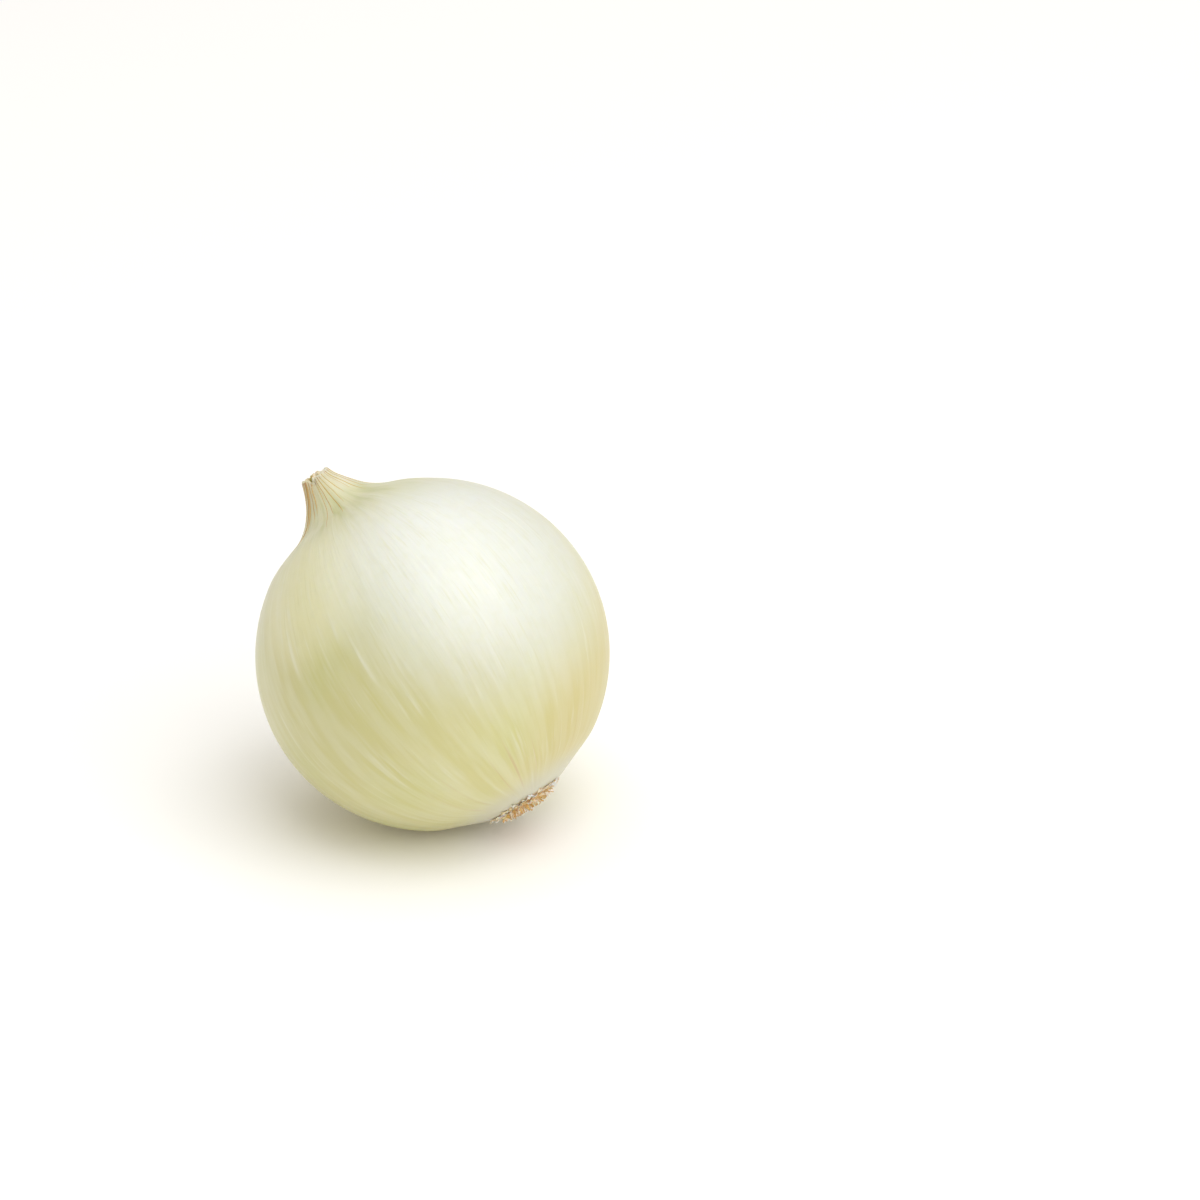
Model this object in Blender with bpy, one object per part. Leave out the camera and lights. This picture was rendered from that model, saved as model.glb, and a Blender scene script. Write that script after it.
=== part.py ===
"""A white pearl onion, trimmed at the neck and at the roots, lying on its side on a table.

The bulb's outer fleshy leaf narrows into a short neck that was cut across. A younger leaf, rolled up,
shows inside the cut. At the other end sits the root plate, the onion's very short stem, with the
stubs of its dried roots. The bulb leans towards -X and rests on a small flat spot on its underside.

Units are metres, +Z is up, and the table is the plane z = 0. Each piece is modelled along the
onion's own axis, with the middle of the round body at 0 and the neck towards +Z, and then takes the
onion's lean from the empty that it is parented to.
"""

import math
from typing import NamedTuple

import bmesh
import bpy
from mathutils import Matrix, Vector

# The round body and how it lies.
BULB_RADIUS = 0.0150
LEAN = math.radians(41.5)  # the onion's axis, away from upright
REST_SPOT_RADIUS = 0.0034

# A grown bulb isn't quite round: these swell it in two and in three places around its axis.
OVAL_SHARE = 0.006
OVAL_TURN = math.radians(35)
THREE_LOBE_SHARE = 0.004
THREE_LOBE_TURN = math.radians(80)

# It also falls away a little around the neck and around the root plate. The angles are away from
# the axis, and each pair says where such a hollow band starts and ends.
SHOULDER_DIP_SHARE = 0.009
SHOULDER_DIP_FROM = math.radians(7)
SHOULDER_DIP_TO = math.radians(38)
SHOULDER_DIP_EVENLY = 0.5
SHOULDER_DIP_TO_ONE_SIDE = 1.4
ROOT_DIP_SHARE = 0.012
ROOT_DIP_WIDTH = math.radians(24)

# The neck, from the body's pole to the cut.
NECK_LENGTH = 0.00315
NECK_RADIUS = 0.00125  # at the cut
NECK_FLARE_RADIUS = 0.0063  # the hollow curve that joins the neck to the body
NECK_SIDESTEP = 0.00055  # the cut's middle, beside the onion's axis
NECK_SIDESTEP_TURN = math.radians(-136)
NECK_CUT_SLANT = math.radians(9)
NECK_CUT_LOW_TURN = math.radians(-46)  # the side where the slanting cut is lowest
NECK_CUT_REACH = 0.0012  # how far down the neck the slant still tells
NECK_WALL = 0.00035

# The rolled young leaf in the neck.
LEAF_LENGTH = 0.0022
LEAF_TIP_SHARE = 0.72  # the tip's radius, as a share of the foot's
LEAF_BELOW_CUT = 0.00025
LEAF_SIDES = 16

# The root plate and the stubs on it.
ROOT_PLATE_RADIUS = 0.0029
ROOT_PLATE_THICKNESS = 0.0013
ROOT_PLATE_PROUD = 0.00035  # its face, beyond the body around it
ROOT_PLATE_SIDES = 40
ROOT_PLATE_EDGE = 0.00018
STUB_RADIUS = 0.00024
STUB_LENGTH = 0.00040
STUB_TIP_SHARE = 0.6
STUB_SIDES = 7
STUB_GAP = 0.00030  # between neighbours on a ring, and between rings
STUB_SINK = 0.00030

# Neighbouring pieces stay this far apart.
CLEARANCE = 0.0003

BULB_SIDES = 56
ARC_STEP = math.radians(6.5)
FLARE_STEP = math.radians(9)
TINY = 1e-9


class Finish(NamedTuple):
    """The Principled values of one kind of surface."""

    name: str
    colour: tuple
    roughness: float


PEARL_FLESH = Finish("pearl_flesh", (0.84, 0.82, 0.62), 0.32)
YOUNG_LEAF = Finish("young_leaf", (0.60, 0.62, 0.20), 0.40)
DRIED_ROOT = Finish("dried_root", (0.55, 0.38, 0.18), 0.85)


def clear_scene():
    for obj in list(bpy.data.objects):
        bpy.data.objects.remove(obj)


def material_of(finish):
    """The finish as a Principled material, made once."""
    found = bpy.data.materials.get(finish.name)
    if found:
        return found
    made = bpy.data.materials.new(finish.name)
    made.use_nodes = True
    shader = made.node_tree.nodes["Principled BSDF"]
    shader.inputs["Base Color"].default_value = (*finish.colour, 1)
    shader.inputs["Roughness"].default_value = finish.roughness
    return made


def rest_height():
    """How high the body's middle is, so that the table cuts the rest spot's circle out of it."""
    return math.sqrt(BULB_RADIUS**2 - REST_SPOT_RADIUS**2)


def neck_top():
    return BULB_RADIUS + NECK_LENGTH


def root_face():
    """Where the body ends around the root plate, along the axis."""
    return -math.sqrt(BULB_RADIUS**2 - seat_radius() ** 2)


def seat_radius():
    return ROOT_PLATE_RADIUS + CLEARANCE


def seat_floor():
    return root_face() - ROOT_PLATE_PROUD + ROOT_PLATE_THICKNESS + CLEARANCE


def flare_centre():
    """The middle of the flare's arc, as radius and height.

    The arc touches the round body from outside and ends at the cut's edge, so its middle is one
    body radius plus one flare radius from the body's middle, and one flare radius from that edge.
    """
    edge = Vector((NECK_RADIUS, neck_top()))
    reach = BULB_RADIUS + NECK_FLARE_RADIUS
    along = (reach**2 - NECK_FLARE_RADIUS**2 + edge.length_squared) / (2 * edge.length)
    across = math.sqrt(reach**2 - along**2)
    outward = Vector((edge.y, -edge.x)).normalized()
    return edge.normalized() * along + outward * across


def arc(centre, radius, start, end, step):
    """Points on an arc from angle start to angle end, measured from the onion's axis, both ends in."""
    count = max(1, math.ceil(abs(end - start) / step))
    angles = (start + (end - start) * i / count for i in range(count + 1))
    return [centre + radius * Vector((math.sin(a), math.cos(a))) for a in angles]


def bulb_outline():
    """The bulb's section as (radius, height) points, from the root plate's seat up to the neck's hollow."""
    flare = flare_centre()
    shoulder = math.atan2(flare.x, flare.y)
    to_body = shoulder + math.pi
    edge = Vector((NECK_RADIUS, neck_top())) - flare
    to_edge = math.atan2(edge.x, edge.y) % math.tau
    root_angle = math.pi - math.asin(seat_radius() / BULB_RADIUS)
    body = arc(Vector((0, 0)), BULB_RADIUS, root_angle, shoulder, ARC_STEP)
    neck = arc(flare, NECK_FLARE_RADIUS, to_body, to_edge, FLARE_STEP)[1:]
    seat = [Vector((0, seat_floor())), Vector((seat_radius(), seat_floor()))]
    hollow = [
        Vector((hollow_radius(), neck_top())),
        Vector((hollow_radius(), hollow_floor())),
        Vector((0, hollow_floor())),
    ]
    return seat + body + neck + hollow


def hollow_radius():
    return NECK_RADIUS - NECK_WALL


def hollow_floor():
    return neck_top() - LEAF_BELOW_CUT - LEAF_LENGTH - CLEARANCE


def spun(outline, sides):
    """A closed bmesh of the outline turned about Z. The outline starts and ends on the axis."""
    made = bmesh.new()
    points = [made.verts.new((p.x, 0, p.y)) for p in outline]
    edges = [made.edges.new(pair) for pair in zip(points, points[1:])]
    bmesh.ops.spin(
        made, geom=points + edges, cent=(0, 0, 0), axis=(0, 0, 1), angle=math.tau, steps=sides, use_merge=True
    )
    bmesh.ops.remove_doubles(made, verts=made.verts, dist=TINY)
    bmesh.ops.recalc_face_normals(made, faces=made.faces)
    return made


def band(angle, start, end):
    """A smooth rise from 0 to 1 and back to 0 between two angles."""
    if not start < angle < end:
        return 0.0
    return math.sin(math.pi * (angle - start) / (end - start)) ** 2


def dip(point):
    """How much the body falls away here, as a share of its radius.

    Near the neck that is most on the side the neck leans to. The other side bulges a little instead.
    """
    angle = math.atan2(math.hypot(point.x, point.y), point.z)
    turn = math.atan2(point.y, point.x)
    one_sided = SHOULDER_DIP_EVENLY + SHOULDER_DIP_TO_ONE_SIDE * math.cos(turn - NECK_SIDESTEP_TURN)
    shoulder = SHOULDER_DIP_SHARE * one_sided * band(angle, SHOULDER_DIP_FROM, SHOULDER_DIP_TO)
    seat_edge = math.pi - math.asin(seat_radius() / BULB_RADIUS)
    return shoulder + ROOT_DIP_SHARE * band(angle, seat_edge - ROOT_DIP_WIDTH, seat_edge)


def swell(point):
    """A point of the true round body, moved out or in to where the bulb grew."""
    turn = math.atan2(point.y, point.x)
    share = (
        OVAL_SHARE * math.cos(2 * (turn - OVAL_TURN))
        + THREE_LOBE_SHARE * math.cos(3 * (turn - THREE_LOBE_TURN))
    )
    belly = max(0.0, 1 - (point.z / BULB_RADIUS) ** 2)
    wider = 1 + share * belly
    return Vector((point.x * wider, point.y * wider, point.z)) * (1 - dip(point))


def eased(height, low, high):
    """A smooth rise from 0 at the low height to 1 at the high one."""
    rise = min(1.0, max(0.0, (height - low) / (high - low)))
    return rise * rise * (3 - 2 * rise)


def sideways(turn):
    return Vector((math.cos(turn), math.sin(turn), 0))


def sidestep(height):
    """How far the neck has moved off the onion's axis at this height."""
    shoulder = BULB_RADIUS * math.cos(math.atan2(*flare_centre()))
    return sideways(NECK_SIDESTEP_TURN) * NECK_SIDESTEP * eased(height, shoulder, neck_top())


def slant(point):
    """How far the slanting cut lowers a point near the neck's top."""
    fall = math.tan(NECK_CUT_SLANT) * point.dot(sideways(NECK_CUT_LOW_TURN))
    return fall * eased(point.z, neck_top() - NECK_CUT_REACH, neck_top())


def flatten_below(made, lean):
    """Cuts the mesh along the table and closes the cut, which leaves the rest spot."""
    to_axis = lean.inverted()
    point = to_axis @ Vector((0, 0, -rest_height()))
    down = to_axis @ Vector((0, 0, -1))
    everything = made.verts[:] + made.edges[:] + made.faces[:]
    cut = bmesh.ops.bisect_plane(made, geom=everything, plane_co=point, plane_no=down, clear_outer=True)
    rim = [e for e in cut["geom_cut"] if isinstance(e, bmesh.types.BMEdge)]
    bmesh.ops.contextual_create(made, geom=rim)
    bmesh.ops.recalc_face_normals(made, faces=made.faces)


def finished(name, made, finish, parent):
    """The bmesh as an object with its material, parented where it belongs."""
    mesh = bpy.data.meshes.new(name)
    made.to_mesh(mesh)
    made.free()
    mesh.shade_smooth()
    mesh.set_sharp_from_angle(angle=math.radians(35))
    mesh.materials.append(material_of(finish))
    obj = bpy.data.objects.new(name, mesh)
    bpy.context.scene.collection.objects.link(obj)
    obj.parent = parent
    return obj


def make_bulb(parent, lean):
    """The body and neck, one grown piece, with a seat for the root plate and a hollow for the leaf."""
    made = spun(bulb_outline(), BULB_SIDES)
    for vertex in made.verts:
        vertex.co = swell(vertex.co)
        vertex.co += sidestep(vertex.co.z) - Vector((0, 0, slant(vertex.co)))
    flatten_below(made, lean)
    return finished("bulb", made, PEARL_FLESH, parent)


def make_inner_leaf(parent):
    """The rolled young leaf: a tapered plug standing in the neck's hollow, clear of its wall."""
    foot = hollow_radius() - CLEARANCE
    tip = foot * LEAF_TIP_SHARE
    low = hollow_floor() + CLEARANCE
    high = low + LEAF_LENGTH
    rounding = tip / 2
    outline = [
        Vector((0, low)),
        Vector((foot, low)),
        Vector((tip, high - rounding)),
        Vector((tip - rounding / 3, high - rounding / 3)),
        Vector((tip - rounding, high)),
        Vector((0, high)),
    ]
    made = spun(outline, LEAF_SIDES)
    for vertex in made.verts:
        vertex.co += sidestep(vertex.co.z)
    return finished("inner_leaf", made, YOUNG_LEAF, parent)


def stub_places():
    """Where the root stubs stand: one in the middle, and rings of them out to the plate's edge."""
    pitch = 2 * STUB_RADIUS + STUB_GAP
    outermost = ROOT_PLATE_RADIUS - ROOT_PLATE_EDGE - STUB_RADIUS
    places = [Vector((0, 0))]
    for ring in range(1, int(outermost / pitch) + 1):
        radius = outermost * ring / int(outermost / pitch)
        count = int(math.tau * radius / pitch)
        for i in range(count):
            turn = math.tau * (i + ring / 2) / count
            places.append(radius * Vector((math.cos(turn), math.sin(turn))))
    return places


def stub_tool(parent, face):
    """All the stubs as one helper mesh, sunk a little into the plate so that a union joins them."""
    made = bmesh.new()
    depth = STUB_LENGTH + STUB_SINK
    for place in stub_places():
        middle = face + STUB_SINK - depth / 2
        bmesh.ops.create_cone(
            made,
            cap_ends=True,
            segments=STUB_SIDES,
            radius1=STUB_RADIUS * STUB_TIP_SHARE,
            radius2=STUB_RADIUS,
            depth=depth,
            matrix=Matrix.Translation((place.x, place.y, middle)),
        )
    tool = finished("root_stub_shapes", made, DRIED_ROOT, parent)
    tool.hide_render = True
    tool.display_type = "WIRE"
    return tool


def make_root_plate(parent):
    """The onion's short stem, a disc seated in the bulb, with the dried stubs standing on its face."""
    face = root_face() - ROOT_PLATE_PROUD
    back = face + ROOT_PLATE_THICKNESS
    outline = [
        Vector((0, face)),
        Vector((ROOT_PLATE_RADIUS - ROOT_PLATE_EDGE, face)),
        Vector((ROOT_PLATE_RADIUS, face + ROOT_PLATE_EDGE)),
        Vector((ROOT_PLATE_RADIUS, back)),
        Vector((0, back)),
    ]
    plate = finished("root_plate", spun(outline, ROOT_PLATE_SIDES), DRIED_ROOT, parent)
    union = plate.modifiers.new("root_stubs", "BOOLEAN")
    union.operation = "UNION"
    union.solver = "EXACT"
    union.object = stub_tool(parent, face)
    return plate


def build_onion():
    clear_scene()
    axis = bpy.data.objects.new("onion_axis", None)
    bpy.context.scene.collection.objects.link(axis)
    axis.location = (0, 0, rest_height())
    axis.rotation_euler = (0, -LEAN, 0)
    lean = axis.rotation_euler.to_matrix()
    make_bulb(axis, lean)
    make_inner_leaf(axis)
    make_root_plate(axis)


build_onion()
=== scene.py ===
# %% [markdown]
# # A white pearl onion
# This lesson dresses a plain CAD model of a small onion until it looks alive. The CAD model has three
# pieces: the bulb with its neck, the young leaf inside the neck, and the root plate. The model is our
# ruler: the body's size, place and lean are read from it, the smaller sizes are kept to it, and
# nothing of it is moved.

# %% Open the CAD model
import math

import bpy
from mathutils import Matrix, Vector
from mathutils.bvhtree import BVHTree


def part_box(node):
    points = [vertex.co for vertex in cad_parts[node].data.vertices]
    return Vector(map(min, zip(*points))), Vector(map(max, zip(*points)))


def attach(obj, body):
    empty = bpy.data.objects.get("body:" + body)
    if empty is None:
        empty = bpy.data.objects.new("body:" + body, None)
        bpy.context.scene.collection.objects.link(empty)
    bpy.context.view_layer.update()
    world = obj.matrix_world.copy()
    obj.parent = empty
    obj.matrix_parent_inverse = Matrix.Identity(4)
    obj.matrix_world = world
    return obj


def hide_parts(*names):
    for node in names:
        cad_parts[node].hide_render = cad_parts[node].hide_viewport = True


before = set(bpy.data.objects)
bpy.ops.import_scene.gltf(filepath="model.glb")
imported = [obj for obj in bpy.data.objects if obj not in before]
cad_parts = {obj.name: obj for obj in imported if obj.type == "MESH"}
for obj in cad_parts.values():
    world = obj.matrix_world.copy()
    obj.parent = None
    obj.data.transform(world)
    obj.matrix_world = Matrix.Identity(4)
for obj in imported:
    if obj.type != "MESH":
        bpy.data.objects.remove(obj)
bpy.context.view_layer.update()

print("CAD nodes:", sorted(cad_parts))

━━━

Begin with the line that has "bpy.context.scene.collection.objects.link(axis)" in the listing above and end after the line that has "# nothing of it is moved."; output those lines exactly.

    bpy.context.scene.collection.objects.link(axis)
    axis.location = (0, 0, rest_height())
    axis.rotation_euler = (0, -LEAN, 0)
    lean = axis.rotation_euler.to_matrix()
    make_bulb(axis, lean)
    make_inner_leaf(axis)
    make_root_plate(axis)


build_onion()
=== scene.py ===
# %% [markdown]
# # A white pearl onion
# This lesson dresses a plain CAD model of a small onion until it looks alive. The CAD model has three
# pieces: the bulb with its neck, the young leaf inside the neck, and the root plate. The model is our
# ruler: the body's size, place and lean are read from it, the smaller sizes are kept to it, and
# nothing of it is moved.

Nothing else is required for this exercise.